P.S: Keep up the good work with degreeoffreedom!

- DegreeofFreedom says
  
  December 2, 2013 at 6:48 pm
  
  My attitude towards testing is that it can (and should) be put to multiple uses within any course.
  
  For instance, the type of testing that gives everyone the opportunity to get 100% of the questions right can form an important part of the learning process IF (1) the questions are well designed and challenging and (2) they include an instructional component to help students learn something on their way to getting an answer right (vs. just giving them enough opportunities to guess their way to a perfect score. But assessments with any stakes (i.e., those meant to separate those who have mastered the material vs. those who have not) will always have winners (the people who learn the material enough to pass a test) and losers (those who didn’t master the material and thus fail).
  
  Their high stakes nature is the reason tests that separate one group from another have a special obligation to be well designed, well-written and meaningful.
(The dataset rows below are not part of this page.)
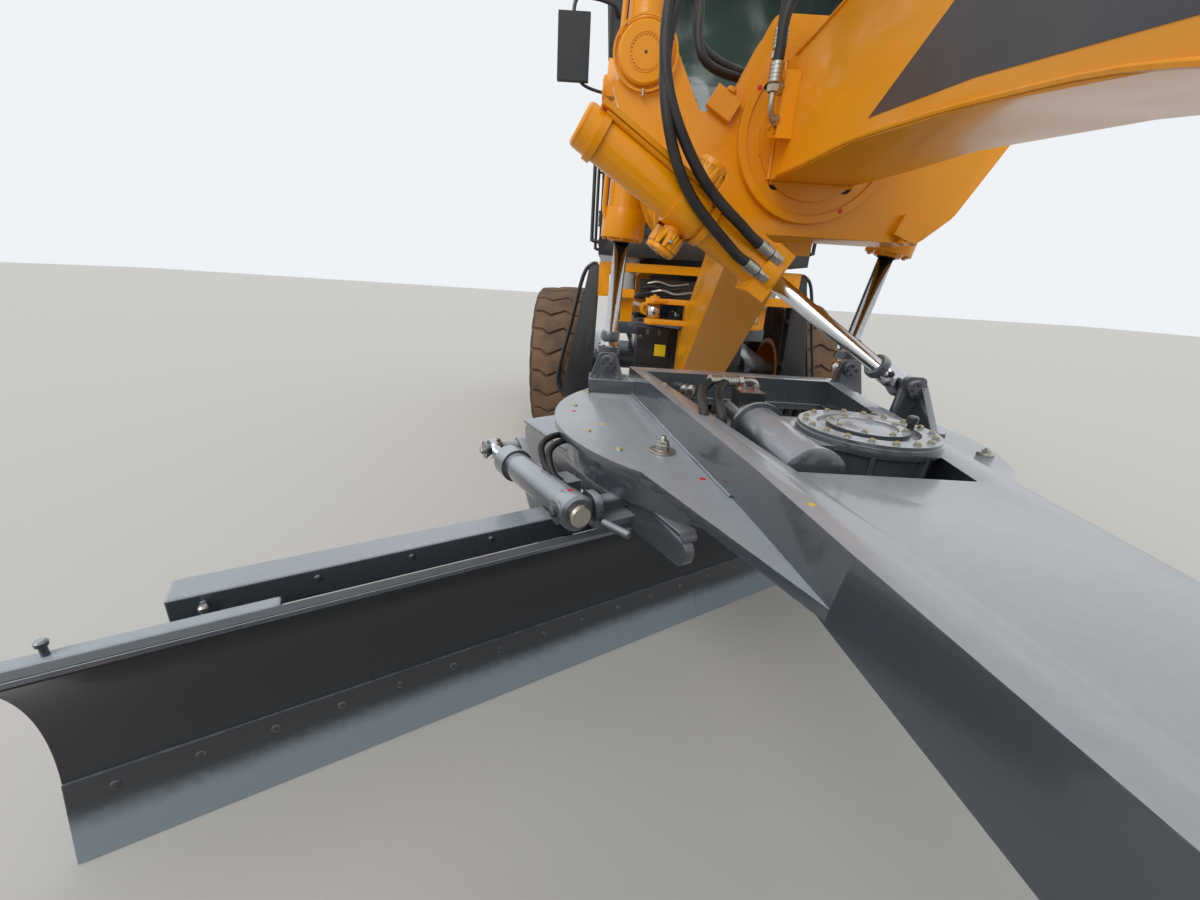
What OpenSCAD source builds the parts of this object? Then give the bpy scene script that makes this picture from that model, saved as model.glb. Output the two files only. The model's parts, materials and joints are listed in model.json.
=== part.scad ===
// Articulated motor grader. Millimetres, +Z up, the machine's nose towards -Y, its left side towards +X.
// Every module draws in machine coordinates, with the front axle at y = 0 and the centre plane at
// x = 0; placed() then brings the middle of the footprint to the origin.

/* [Wheels] */
// Overall diameter of a tyre
tyre_d = 1350; // [1200:10:1500]
// Width of a tyre across its sidewalls
tyre_w = 445; // [400:5:480]
// Width of a tyre's tread
tread_w = 420; // [380:5:430]
// Depth of the tread grooves
groove_depth = 26; // [15:1:32]
// Width of a tread groove
groove_w = 24; // [16:1:34]
// Number of lugs round a tyre
lug_count = 24; // [18:1:28]
// Seat diameter of the rims
rim_d = 635; // [600:5:660]
// Width of the rims between the flanges
rim_w = 356; // [330:2:370]
// Distance between the left and the right wheels' middle planes
track = 2150; // [2100:10:2300]
// Radius of the wheel spindles
spindle_r = 60; // [45:1:70]

/* [Chassis] */
// Distance from the front axle to the middle of the tandem
wheelbase = 6280; // [6200:10:6400]
// Distance between the two axles of the tandem
tandem_pitch = 1540; // [1480:10:1600]
// Distance from the articulation pin to the middle of the tandem
art_back = 1800; // [1780:5:1840]
// Front end of the nose plate, ahead of the front axle
nose_y = 900; // [860:10:1000]
// Rear face of the bumper, behind the tandem's middle
tail_y = 1700; // [1650:10:1800]
// Radius of the articulation pin
art_pin_r = 45; // [35:1:50]
// Width of the front frame's box beam
beam_w = 280; // [240:5:300]
// Half the distance between the rear frame rails' middles
rail_x = 360; // [340:5:380]
// Width of a rear frame rail
rail_w = 120; // [90:5:130]

/* [Cab and hood] */
// Width of the cab
cab_w = 1500; // [1440:10:1560]
// Front face of the cab, behind the articulation pin
cab_front = 80; // [70:5:120]
// Length of the cab at its floor
cab_len = 1420; // [1380:10:1460]
// Height of the cab floor above the ground
cab_floor = 1600; // [1580:5:1620]
// Height of the cab roof above the ground
cab_top = 3340; // [3300:10:3400]
// Thickness of the cab's posts and panels
cab_wall = 55; // [45:1:60]
// Thickness of the cab's glass
glass_t = 8; // [6:1:10]
// Width of the engine hood
hood_w = 1060; // [1000:10:1120]
// Height of the hood's top at its front
hood_top = 2160; // [2100:10:2200]
// Thickness of the hood's panels
hood_wall = 24; // [18:1:30]

/* [Drawbar and circle] */
// Distance from the front axle to the drawbar's ball
ball_y = 480; // [470:5:490]
// Height of the drawbar's ball
ball_z = 950; // [945:1:955]
// Angle by which the drawbar is swung to the machine's right
drawbar_yaw = 1.3; // [1:0.1:1.6]
// Distance from the ball to the circle's centre, as a share of the wheelbase
reach_share = 0.3551; // [0.353:0.0005:0.357]
// Radius of the drawbar's round carrying plate
disc_r = 780; // [770:5:790]
// Outer radius of the circle's ring
ring_r = 735; // [725:5:745]
// Inner radius of the circle's ring
ring_in_r = 610; // [600:5:630]
// Height of the circle's ring
ring_h = 100; // [90:5:105]

/* [Blade] */
// Angle of the blade to the machine's cross axis
blade_angle = 32; // [28:1:36]
// Length of the moldboard
blade_len = 3980; // [3700:10:4100]
// Sideways shift of the moldboard along its rails
blade_shift = -93; // [-150:1:0]
// Height of the moldboard's top lip
blade_h = 620; // [600:5:630]
// Thickness of the moldboard plate
blade_t = 20; // [16:1:22]
// Radius of the moldboard's curve
blade_r = 400; // [380:5:440]
// Height of the bolted cutting edge
edge_h = 200; // [180:5:205]
// Thickness of the cutting edge
edge_t = 19; // [16:1:25]
// Distance between the circle's side arms
arm_x = 650; // [640:5:660]

/* [Saddle and cylinders] */
// Distance from the circle's centre back to the saddle's front plate
saddle_back = 60; // [55:1:65]
// Height of the beam's middle at the saddle
saddle_z = 1900; // [1895:1:1905]
// Half the distance between the lift cylinders' pivots
lift_x = 585; // [580:1:590]
// Height of the lift cylinders' pivots
lift_z = 2090; // [2085:1:2095]
// Outer radius of a lift cylinder's barrel
lift_barrel_r = 74; // [70:1:78]
// Radius of a lift cylinder's rod
lift_rod_r = 30; // [26:1:34]
// Outer radius of the swing cylinder's barrel
swing_barrel_r = 60; // [55:1:64]
// Radius of the swing cylinder's rod
swing_rod_r = 27; // [24:1:30]

/* [Fits] */
// Radial clearance of a pin or a rod in its bore
fit = 0.05; // [0.03:0.01:0.08]
// Gap between pieces that are seated on each other
seat = 0.3; // [0.2:0.05:0.5]

/* [Hidden] */
$fn = 64;

yellow = [0.93, 0.58, 0.05];
slate = [0.17, 0.19, 0.22];
black = [0.08, 0.08, 0.09];
chrome = [0.75, 0.76, 0.78];
rubber = [0.12, 0.11, 0.10];
glass = [0.45, 0.58, 0.55, 0.4];
lamp_white = [0.92, 0.92, 0.88];

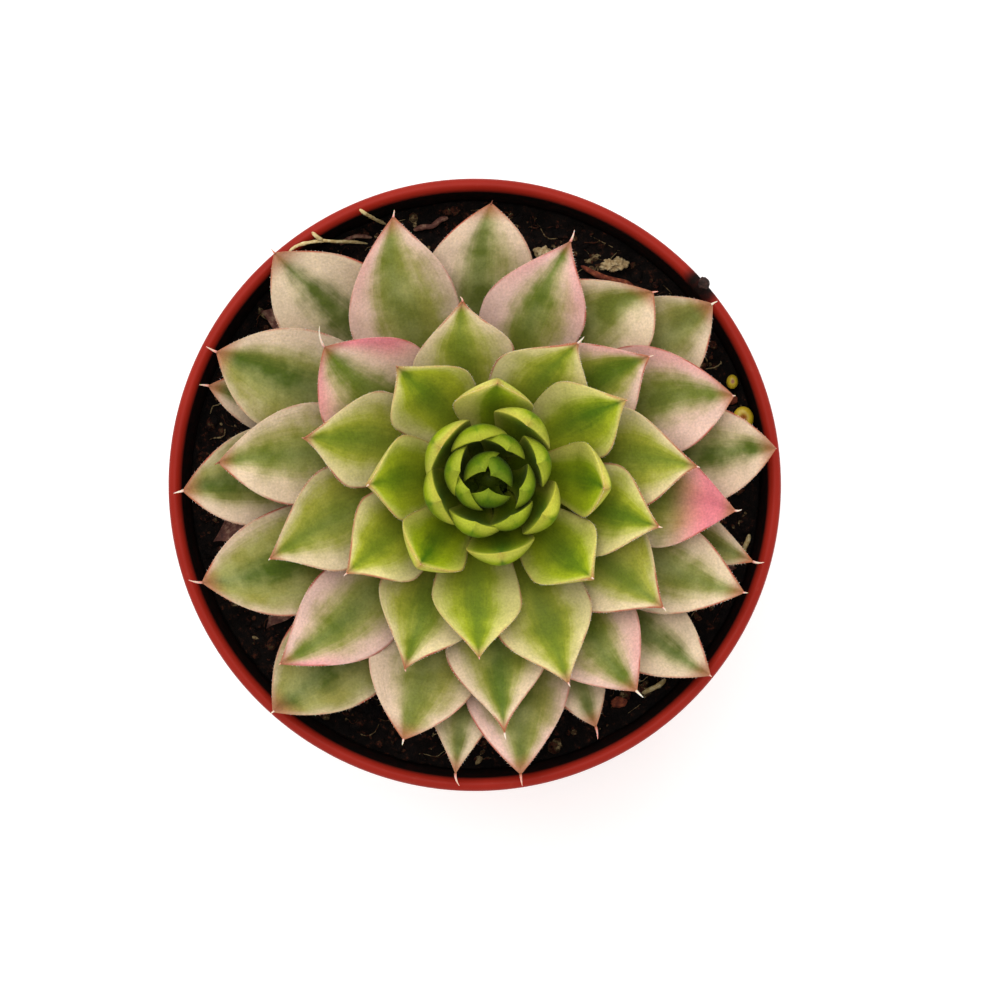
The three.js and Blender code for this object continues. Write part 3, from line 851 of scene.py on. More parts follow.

And I don’t see any reason why a professor can’t make their own choices over how much testing, and what kind of testing, they would like to include in their courses. But as much as I hate the notion of someone who has put time into a class being disappointed, I think the educational value of the course overall is diminished for everyone if it’s possible to pass the course without learning the material.
  
  Thanks for the kind words and now it’s back to class!